The problem - Reproduce all entries word for word.

Dataset entries -
• • • • •

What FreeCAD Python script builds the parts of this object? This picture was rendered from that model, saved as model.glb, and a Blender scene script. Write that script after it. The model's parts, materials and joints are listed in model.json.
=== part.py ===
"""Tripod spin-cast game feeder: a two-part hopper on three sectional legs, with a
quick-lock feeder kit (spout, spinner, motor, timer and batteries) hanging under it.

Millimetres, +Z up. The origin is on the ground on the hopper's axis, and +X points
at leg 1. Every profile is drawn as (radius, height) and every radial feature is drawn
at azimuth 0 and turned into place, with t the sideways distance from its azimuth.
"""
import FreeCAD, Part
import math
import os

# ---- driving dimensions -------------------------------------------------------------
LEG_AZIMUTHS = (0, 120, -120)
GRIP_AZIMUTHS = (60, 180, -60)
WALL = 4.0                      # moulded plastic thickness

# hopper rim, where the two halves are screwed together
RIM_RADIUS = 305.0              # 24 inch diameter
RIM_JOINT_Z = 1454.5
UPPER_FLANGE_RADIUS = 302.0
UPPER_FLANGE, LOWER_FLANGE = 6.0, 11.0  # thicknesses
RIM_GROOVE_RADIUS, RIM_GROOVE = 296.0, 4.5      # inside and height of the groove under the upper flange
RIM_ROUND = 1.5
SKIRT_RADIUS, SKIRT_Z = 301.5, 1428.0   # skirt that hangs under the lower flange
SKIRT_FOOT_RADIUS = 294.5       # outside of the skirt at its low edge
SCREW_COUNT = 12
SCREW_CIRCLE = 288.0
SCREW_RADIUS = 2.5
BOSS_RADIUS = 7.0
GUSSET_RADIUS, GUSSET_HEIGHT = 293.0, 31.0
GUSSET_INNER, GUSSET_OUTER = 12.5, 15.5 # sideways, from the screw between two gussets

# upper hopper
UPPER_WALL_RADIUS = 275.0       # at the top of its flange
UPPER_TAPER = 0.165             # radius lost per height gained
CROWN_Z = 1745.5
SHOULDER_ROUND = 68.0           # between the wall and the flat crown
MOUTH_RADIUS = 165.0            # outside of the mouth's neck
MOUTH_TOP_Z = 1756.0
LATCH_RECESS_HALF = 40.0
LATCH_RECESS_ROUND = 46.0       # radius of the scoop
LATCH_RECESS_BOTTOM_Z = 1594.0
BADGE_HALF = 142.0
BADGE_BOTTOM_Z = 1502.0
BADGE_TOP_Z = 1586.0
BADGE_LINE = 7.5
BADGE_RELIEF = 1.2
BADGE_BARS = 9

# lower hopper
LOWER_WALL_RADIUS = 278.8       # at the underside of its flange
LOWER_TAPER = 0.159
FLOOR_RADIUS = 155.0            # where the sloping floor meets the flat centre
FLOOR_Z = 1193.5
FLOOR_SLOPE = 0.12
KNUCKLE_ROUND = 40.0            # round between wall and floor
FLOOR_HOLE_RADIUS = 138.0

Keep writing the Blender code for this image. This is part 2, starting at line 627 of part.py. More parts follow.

• • • • •

Task solution -
What FreeCAD Python script builds the parts of this object? This picture was rendered from that model, saved as model.glb, and a Blender scene script. Write that script after it. The model's parts, materials and joints are listed in model.json.
=== part.py ===
"""Tripod spin-cast game feeder: a two-part hopper on three sectional legs, with a
quick-lock feeder kit (spout, spinner, motor, timer and batteries) hanging under it.

Millimetres, +Z up. The origin is on the ground on the hopper's axis, and +X points
at leg 1. Every profile is drawn as (radius, height) and every radial feature is drawn
at azimuth 0 and turned into place, with t the sideways distance from its azimuth.
"""
import FreeCAD, Part
import math
import os

# ---- driving dimensions -------------------------------------------------------------
LEG_AZIMUTHS = (0, 120, -120)
GRIP_AZIMUTHS = (60, 180, -60)
WALL = 4.0                      # moulded plastic thickness

# hopper rim, where the two halves are screwed together
RIM_RADIUS = 305.0              # 24 inch diameter
RIM_JOINT_Z = 1454.5
UPPER_FLANGE_RADIUS = 302.0
UPPER_FLANGE, LOWER_FLANGE = 6.0, 11.0  # thicknesses
RIM_GROOVE_RADIUS, RIM_GROOVE = 296.0, 4.5      # inside and height of the groove under the upper flange
RIM_ROUND = 1.5
SKIRT_RADIUS, SKIRT_Z = 301.5, 1428.0   # skirt that hangs under the lower flange
SKIRT_FOOT_RADIUS = 294.5       # outside of the skirt at its low edge
SCREW_COUNT = 12
SCREW_CIRCLE = 288.0
SCREW_RADIUS = 2.5
BOSS_RADIUS = 7.0
GUSSET_RADIUS, GUSSET_HEIGHT = 293.0, 31.0
GUSSET_INNER, GUSSET_OUTER = 12.5, 15.5 # sideways, from the screw between two gussets

# upper hopper
UPPER_WALL_RADIUS = 275.0       # at the top of its flange
UPPER_TAPER = 0.165             # radius lost per height gained
CROWN_Z = 1745.5
SHOULDER_ROUND = 68.0           # between the wall and the flat crown
MOUTH_RADIUS = 165.0            # outside of the mouth's neck
MOUTH_TOP_Z = 1756.0
LATCH_RECESS_HALF = 40.0
LATCH_RECESS_ROUND = 46.0       # radius of the scoop
LATCH_RECESS_BOTTOM_Z = 1594.0
BADGE_HALF = 142.0
BADGE_BOTTOM_Z = 1502.0
BADGE_TOP_Z = 1586.0
BADGE_LINE = 7.5
BADGE_RELIEF = 1.2
BADGE_BARS = 9

# lower hopper
LOWER_WALL_RADIUS = 278.8       # at the underside of its flange
LOWER_TAPER = 0.159
FLOOR_RADIUS = 155.0            # where the sloping floor meets the flat centre
FLOOR_Z = 1193.5
FLOOR_SLOPE = 0.12
KNUCKLE_ROUND = 40.0            # round between wall and floor
FLOOR_HOLE_RADIUS = 138.0

Keep writing the Blender code for this image. This is part 2, starting at line 627 of part.py. More parts follow.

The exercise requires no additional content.